Review, suggestion etc?

Joe Pfeiffer pfeiffer at cs.nmsu.edu
Thu Dec 17 20:17:32 EST 2020


Bischoop <Bischoop at vimart.net> writes:

> On 2020-12-17, Dennis Lee Bieber <wlfraed at ix.netcom.com> wrote:
>>>
>>
>> 	The main concern is that you are using a RECURSIVE call. It is much
>> better for such input checking to use an ITERATIVE (loop) scheme.
>>
>> 	def marriage():
>> 		#loop forever
>> 		while True:
>> 			#get response from user
>> 			maritals = input("Married: Yes/No ?").title()
>> 			#if response is good, exit (break) the loop
>> 			if maritals in ["Yes", "No"]: break
>> 			#otherwise display error message and repeat loop
>> 			print("Try again.

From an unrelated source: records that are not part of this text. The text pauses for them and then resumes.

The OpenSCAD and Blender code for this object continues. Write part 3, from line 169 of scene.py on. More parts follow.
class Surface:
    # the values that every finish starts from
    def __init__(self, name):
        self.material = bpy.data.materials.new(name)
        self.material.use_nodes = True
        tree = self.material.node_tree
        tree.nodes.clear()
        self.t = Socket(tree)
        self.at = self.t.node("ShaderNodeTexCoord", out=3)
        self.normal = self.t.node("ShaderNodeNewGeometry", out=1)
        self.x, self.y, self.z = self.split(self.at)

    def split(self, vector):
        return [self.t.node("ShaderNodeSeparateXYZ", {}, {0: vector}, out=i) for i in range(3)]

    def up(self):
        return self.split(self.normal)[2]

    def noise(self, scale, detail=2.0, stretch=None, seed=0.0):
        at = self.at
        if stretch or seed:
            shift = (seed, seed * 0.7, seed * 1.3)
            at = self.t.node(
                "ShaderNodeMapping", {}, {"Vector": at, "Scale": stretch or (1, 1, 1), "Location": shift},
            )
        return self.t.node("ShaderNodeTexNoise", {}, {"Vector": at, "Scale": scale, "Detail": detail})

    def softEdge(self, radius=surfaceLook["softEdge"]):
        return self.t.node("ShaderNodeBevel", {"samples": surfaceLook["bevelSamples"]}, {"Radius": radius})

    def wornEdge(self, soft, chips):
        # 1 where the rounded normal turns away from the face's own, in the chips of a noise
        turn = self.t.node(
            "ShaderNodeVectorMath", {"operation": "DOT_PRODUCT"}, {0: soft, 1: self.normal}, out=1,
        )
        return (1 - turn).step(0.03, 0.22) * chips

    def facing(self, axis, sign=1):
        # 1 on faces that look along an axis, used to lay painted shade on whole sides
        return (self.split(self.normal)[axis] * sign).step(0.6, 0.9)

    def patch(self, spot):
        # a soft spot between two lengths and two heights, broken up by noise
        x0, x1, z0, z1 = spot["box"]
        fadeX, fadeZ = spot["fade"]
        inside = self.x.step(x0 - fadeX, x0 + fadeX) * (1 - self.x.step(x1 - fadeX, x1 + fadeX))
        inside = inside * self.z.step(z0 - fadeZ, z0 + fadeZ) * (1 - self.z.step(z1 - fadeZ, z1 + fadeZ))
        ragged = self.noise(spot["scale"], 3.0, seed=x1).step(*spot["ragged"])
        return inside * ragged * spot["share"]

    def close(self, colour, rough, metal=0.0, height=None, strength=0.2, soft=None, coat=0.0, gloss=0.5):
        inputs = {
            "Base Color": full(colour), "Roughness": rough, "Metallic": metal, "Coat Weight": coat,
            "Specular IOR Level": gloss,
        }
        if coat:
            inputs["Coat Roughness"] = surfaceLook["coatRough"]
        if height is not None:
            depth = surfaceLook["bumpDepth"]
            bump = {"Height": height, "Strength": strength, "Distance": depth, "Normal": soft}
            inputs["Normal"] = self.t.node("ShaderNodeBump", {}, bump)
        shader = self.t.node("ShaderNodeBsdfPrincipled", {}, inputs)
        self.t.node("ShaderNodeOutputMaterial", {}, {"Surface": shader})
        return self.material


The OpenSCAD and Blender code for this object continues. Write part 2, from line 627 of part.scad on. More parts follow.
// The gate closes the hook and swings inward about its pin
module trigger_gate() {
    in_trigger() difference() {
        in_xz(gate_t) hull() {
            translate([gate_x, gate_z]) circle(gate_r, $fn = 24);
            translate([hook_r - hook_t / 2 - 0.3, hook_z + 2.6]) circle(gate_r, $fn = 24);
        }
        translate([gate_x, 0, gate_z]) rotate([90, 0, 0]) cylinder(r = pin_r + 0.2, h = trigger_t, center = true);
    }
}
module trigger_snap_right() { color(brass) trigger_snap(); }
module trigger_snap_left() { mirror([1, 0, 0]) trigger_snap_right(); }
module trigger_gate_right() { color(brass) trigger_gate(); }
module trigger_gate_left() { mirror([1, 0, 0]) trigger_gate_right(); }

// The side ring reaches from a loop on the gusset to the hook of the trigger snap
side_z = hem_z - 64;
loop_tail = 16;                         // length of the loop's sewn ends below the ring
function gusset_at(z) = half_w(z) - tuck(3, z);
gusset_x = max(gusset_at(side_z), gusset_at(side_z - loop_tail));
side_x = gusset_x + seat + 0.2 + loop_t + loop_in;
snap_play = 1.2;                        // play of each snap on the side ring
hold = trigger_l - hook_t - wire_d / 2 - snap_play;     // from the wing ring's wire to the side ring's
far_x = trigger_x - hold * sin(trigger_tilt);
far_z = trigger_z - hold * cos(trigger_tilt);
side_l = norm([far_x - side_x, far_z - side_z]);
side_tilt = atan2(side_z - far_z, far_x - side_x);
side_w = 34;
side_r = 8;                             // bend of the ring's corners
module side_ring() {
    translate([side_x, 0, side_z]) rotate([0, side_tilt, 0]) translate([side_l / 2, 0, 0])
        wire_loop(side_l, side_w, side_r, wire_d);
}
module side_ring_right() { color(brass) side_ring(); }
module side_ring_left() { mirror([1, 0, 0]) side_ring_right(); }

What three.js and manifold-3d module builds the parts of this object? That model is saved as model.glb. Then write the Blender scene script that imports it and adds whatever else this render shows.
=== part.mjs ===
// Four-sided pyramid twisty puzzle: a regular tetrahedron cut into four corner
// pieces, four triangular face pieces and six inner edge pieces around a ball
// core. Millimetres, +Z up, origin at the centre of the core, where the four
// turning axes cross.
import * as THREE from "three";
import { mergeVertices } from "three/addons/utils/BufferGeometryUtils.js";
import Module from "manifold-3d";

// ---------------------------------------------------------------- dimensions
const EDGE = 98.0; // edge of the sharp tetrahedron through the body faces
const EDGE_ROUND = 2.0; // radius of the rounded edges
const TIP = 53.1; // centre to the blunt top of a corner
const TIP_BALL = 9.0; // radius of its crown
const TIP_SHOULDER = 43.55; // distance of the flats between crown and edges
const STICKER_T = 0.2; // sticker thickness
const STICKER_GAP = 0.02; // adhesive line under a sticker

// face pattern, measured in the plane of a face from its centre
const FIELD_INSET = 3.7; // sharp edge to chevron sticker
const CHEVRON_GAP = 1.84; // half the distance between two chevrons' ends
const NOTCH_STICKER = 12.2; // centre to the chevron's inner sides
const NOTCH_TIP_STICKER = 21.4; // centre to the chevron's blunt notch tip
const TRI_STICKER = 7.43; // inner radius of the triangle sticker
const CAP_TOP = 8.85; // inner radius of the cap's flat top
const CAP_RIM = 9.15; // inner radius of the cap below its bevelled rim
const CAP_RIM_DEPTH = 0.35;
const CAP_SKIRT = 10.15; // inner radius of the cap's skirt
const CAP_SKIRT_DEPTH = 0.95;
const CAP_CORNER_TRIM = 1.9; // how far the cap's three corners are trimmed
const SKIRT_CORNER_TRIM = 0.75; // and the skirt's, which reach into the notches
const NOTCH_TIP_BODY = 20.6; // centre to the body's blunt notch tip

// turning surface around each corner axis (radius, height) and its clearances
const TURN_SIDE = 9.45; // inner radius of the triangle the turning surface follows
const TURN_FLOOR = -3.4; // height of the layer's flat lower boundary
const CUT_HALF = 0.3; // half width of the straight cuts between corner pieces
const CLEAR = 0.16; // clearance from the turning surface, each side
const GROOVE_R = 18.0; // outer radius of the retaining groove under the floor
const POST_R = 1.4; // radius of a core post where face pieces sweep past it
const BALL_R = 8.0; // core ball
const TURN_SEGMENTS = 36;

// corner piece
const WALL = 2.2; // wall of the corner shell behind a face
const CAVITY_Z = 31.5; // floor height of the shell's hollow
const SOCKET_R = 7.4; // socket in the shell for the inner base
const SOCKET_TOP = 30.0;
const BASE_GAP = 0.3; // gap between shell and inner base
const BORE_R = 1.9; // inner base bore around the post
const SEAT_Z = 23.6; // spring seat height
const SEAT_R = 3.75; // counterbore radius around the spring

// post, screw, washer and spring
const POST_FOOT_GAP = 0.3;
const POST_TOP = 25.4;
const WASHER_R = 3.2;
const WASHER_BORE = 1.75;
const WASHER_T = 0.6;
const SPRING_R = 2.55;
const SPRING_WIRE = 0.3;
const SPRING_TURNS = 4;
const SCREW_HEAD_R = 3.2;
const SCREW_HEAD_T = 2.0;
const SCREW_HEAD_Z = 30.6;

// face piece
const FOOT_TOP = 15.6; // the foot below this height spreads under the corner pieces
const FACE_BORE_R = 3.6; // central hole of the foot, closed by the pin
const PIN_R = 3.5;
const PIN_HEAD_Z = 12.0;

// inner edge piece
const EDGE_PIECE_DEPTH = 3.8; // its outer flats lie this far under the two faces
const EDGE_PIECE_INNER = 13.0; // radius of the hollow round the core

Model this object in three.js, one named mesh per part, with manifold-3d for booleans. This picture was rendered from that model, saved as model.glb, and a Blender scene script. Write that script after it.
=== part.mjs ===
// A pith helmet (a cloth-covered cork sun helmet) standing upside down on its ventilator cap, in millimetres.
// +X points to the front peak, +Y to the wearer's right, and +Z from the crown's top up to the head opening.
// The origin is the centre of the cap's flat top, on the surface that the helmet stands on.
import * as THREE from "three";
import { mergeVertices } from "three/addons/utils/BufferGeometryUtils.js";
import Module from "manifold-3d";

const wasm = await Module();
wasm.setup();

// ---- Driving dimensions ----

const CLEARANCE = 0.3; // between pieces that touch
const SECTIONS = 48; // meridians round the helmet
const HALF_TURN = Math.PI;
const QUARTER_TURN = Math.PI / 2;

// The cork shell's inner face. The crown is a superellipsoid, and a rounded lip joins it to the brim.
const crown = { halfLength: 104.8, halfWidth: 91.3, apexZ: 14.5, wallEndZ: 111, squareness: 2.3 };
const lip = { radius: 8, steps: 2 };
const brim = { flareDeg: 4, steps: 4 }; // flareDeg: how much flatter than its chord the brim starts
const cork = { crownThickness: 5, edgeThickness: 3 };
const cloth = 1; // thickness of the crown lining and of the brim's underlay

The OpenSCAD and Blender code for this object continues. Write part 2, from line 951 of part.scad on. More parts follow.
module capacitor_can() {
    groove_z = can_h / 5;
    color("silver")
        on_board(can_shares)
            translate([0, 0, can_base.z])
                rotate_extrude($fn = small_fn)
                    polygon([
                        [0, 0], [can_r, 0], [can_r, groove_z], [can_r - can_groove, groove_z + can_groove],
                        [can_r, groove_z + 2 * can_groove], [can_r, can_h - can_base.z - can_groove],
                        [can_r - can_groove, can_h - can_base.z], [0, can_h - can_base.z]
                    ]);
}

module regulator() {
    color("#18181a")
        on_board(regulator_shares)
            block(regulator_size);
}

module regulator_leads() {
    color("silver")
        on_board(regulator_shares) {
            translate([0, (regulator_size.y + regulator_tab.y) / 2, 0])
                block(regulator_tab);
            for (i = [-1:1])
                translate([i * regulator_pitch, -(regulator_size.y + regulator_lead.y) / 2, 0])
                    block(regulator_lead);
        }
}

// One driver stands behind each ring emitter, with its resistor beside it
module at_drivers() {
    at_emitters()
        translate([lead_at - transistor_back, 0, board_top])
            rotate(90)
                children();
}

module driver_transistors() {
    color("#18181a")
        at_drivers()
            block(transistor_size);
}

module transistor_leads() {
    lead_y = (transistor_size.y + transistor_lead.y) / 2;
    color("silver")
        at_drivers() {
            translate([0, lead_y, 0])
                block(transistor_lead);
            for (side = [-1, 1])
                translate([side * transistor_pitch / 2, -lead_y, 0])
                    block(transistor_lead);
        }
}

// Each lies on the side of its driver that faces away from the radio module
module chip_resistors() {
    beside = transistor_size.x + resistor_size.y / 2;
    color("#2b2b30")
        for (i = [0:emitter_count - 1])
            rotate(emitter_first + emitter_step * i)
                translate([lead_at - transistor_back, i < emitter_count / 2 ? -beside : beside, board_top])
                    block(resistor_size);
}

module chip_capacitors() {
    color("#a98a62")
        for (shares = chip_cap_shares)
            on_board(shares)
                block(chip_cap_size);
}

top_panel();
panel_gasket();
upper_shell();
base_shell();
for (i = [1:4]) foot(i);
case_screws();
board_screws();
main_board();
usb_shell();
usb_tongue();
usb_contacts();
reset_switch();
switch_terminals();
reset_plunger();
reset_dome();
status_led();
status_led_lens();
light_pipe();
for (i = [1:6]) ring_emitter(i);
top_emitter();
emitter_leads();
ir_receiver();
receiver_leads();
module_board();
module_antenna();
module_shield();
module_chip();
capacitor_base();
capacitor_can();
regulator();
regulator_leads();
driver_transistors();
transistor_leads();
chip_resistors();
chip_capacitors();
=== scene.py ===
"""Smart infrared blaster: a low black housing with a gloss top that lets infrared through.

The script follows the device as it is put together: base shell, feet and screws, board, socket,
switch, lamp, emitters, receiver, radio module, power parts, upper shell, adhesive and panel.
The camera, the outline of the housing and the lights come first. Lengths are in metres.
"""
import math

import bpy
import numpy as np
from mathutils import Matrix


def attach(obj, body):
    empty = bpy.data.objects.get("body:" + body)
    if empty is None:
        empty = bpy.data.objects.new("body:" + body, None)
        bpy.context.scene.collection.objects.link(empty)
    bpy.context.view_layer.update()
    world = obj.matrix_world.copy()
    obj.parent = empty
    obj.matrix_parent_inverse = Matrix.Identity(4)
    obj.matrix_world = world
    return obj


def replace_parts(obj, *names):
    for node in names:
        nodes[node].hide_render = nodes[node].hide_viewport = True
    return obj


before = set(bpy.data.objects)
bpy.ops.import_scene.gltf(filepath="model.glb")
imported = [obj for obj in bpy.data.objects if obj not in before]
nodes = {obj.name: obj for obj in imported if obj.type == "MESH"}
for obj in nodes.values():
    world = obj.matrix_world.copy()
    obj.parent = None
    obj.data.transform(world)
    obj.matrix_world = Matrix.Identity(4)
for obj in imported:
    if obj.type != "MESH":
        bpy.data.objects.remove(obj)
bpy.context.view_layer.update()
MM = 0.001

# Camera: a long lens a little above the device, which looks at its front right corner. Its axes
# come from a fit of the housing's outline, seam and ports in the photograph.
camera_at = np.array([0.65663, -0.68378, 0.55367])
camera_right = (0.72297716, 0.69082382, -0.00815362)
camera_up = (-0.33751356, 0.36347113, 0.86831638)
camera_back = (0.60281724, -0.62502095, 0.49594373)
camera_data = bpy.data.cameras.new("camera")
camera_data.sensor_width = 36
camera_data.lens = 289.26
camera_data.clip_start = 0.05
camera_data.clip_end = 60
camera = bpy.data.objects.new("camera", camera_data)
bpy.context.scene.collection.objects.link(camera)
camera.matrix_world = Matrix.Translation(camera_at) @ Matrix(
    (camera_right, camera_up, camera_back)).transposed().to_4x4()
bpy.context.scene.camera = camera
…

Please respond with Yes or No")
>> 		#return valid response
>> 		return maritals
>> 	
>>
> It makes sense for me now, better logic used here than mine. 
> I've never met that way used in * if maritals in ['Yes', No']: * ,
> it makes code elegant. 
> So it's not good to use calling function itself (recursive call), I get it now.

Recursion has very limited application, but where it's the right tool
it's invaluable (top-down parsers, some graph algorithms...).  We teach
it primarily because by the time a student has a good handle on how to
write a recursive function they understand functions in general really well.